大久保利通と西郷隆盛の関係については、こちらの記事でも詳しく解説しております。
>>大久保利通と西郷隆盛の関係は?仲は悪かった?なぜ二人は対立したのか?>>
大久保利通の名言6|彼は彼、我は我でいこうよ
【大久保利通の名言】
「彼は彼、我は我でいこうよ」
通釈:
「彼(長州藩)は彼、我(薩摩藩)は我で、独自の路線で歩むことが大切です。」
大久保利通が、薩摩藩藩士の伊地知貞馨に宛てた手紙の中に書かれていた名言です。
騎兵隊を組織して藩政改革を行い始めた長州藩に対して、幕府側は第二次長州征伐に動き出そうとします。

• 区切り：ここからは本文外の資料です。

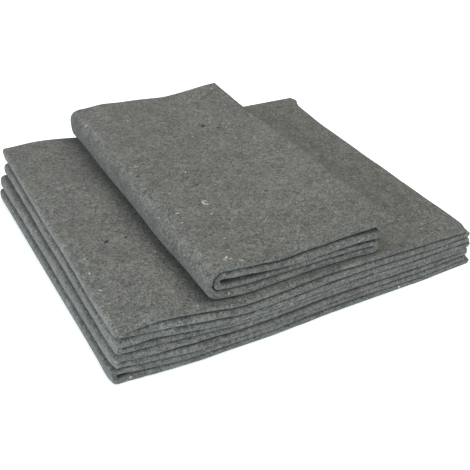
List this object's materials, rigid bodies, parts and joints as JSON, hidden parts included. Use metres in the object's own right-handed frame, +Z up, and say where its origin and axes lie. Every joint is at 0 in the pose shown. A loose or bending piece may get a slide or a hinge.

当時、薩長同盟で長州藩と同盟関係にあった薩摩藩でしたが、大久保利通はむやみに同調することなく、薩摩藩としてしっかりと考え、行動していくことが大切であることを伝える内容の手紙を同士に送ったのでした。
大久保利通の名言7|この難を逃げ候こと本懐にあらず
【大久保利通の名言】
「この難を逃げ候(そうろう)こと本懐(ほんかい)にあらず」
通釈:
「困難な出来事から逃げることは、本望ではではありません。」
この名言は、大久保利通が何があっても自分の信念を貫いた人物だったことを現しています。
この言葉が転じて、「困難な目の前のできごとからも絶対に逃げてはいけない。」との意味として扱われています。
いかなる困難があっても、自分の信念を貫くために行動し続けることを教えてくれる名言ですね。
大久保利通の名言8|国家創業の折には、難事は常に起こるものである。
【大久保利通の名言】
「国家創業の折には、難事は常に起こるものである。そこに自分一人でも国家を維持するほどの器がなければ、つらさや苦しみを耐え忍んで、志を成すことなど、できはしない。」
この大久保利通の名言からは、大久保利通の信念の強さと、謙虚な性質を感じることができるのではないでしょうか。
日本初の内閣総理大臣として知られる伊藤博文は晩年、大久保利通について以下のような内容を語っています。
「大久保さんは、他の方の話をする際に尊称をつけるのを欠かさなかった。これは、表面上ばかりでなく、実際に心中に敬意を表せられ、推称しておられたように思われる。
それに、誰の系統とか、何藩人とかの区別を設けず、何人に対しても推すべきは心中からこれを推し、用いるべきは心中から敬して用いておられた。
それゆえ大久保さんにはみんな心から服し、喜んで力を致したのである。」
大久保利通は、独裁者といったイメージを持たれることも多い人物ですが、非常に謙虚で自分の信念をしっかり持って行動していた人物だと伺えますね。
まとめ:大久保利通の名言からは、辛くてもやり抜くという強い意志を持った人物像が見えてくる
大久保利通の名言からは、大久保利通の人物像を感じることができました。
寡黙で他人に威圧的、冷静かつ現実主義であり、他人の意見を聞き入れることがほとんど無い独裁者ともいわれる大久保利通ですが、残した名言からは、辛くても困難でもやり抜くという強い意志と奢らない謙虚さを持った人物であったことが見えてきます。
今回の内容をまとめると、
- 大久保利通は多くの名言を残している
- 大久保利通の名言からは、どんなに辛くてもやり抜くという強い意志を持った人物像が見えてくる
- 大久保利通は、自分の信念をしっかり持ち、何があってもやり抜く行動力を持っていた
人間関係に翻弄されず信念を貫こうとする大久保利通の名言からは、逆に情の厚さとそれゆえの葛藤を垣間見ることができるのではと感じました。
名言を知ることで、人間味溢れる大久保利通の人物像を感じる事ができますね。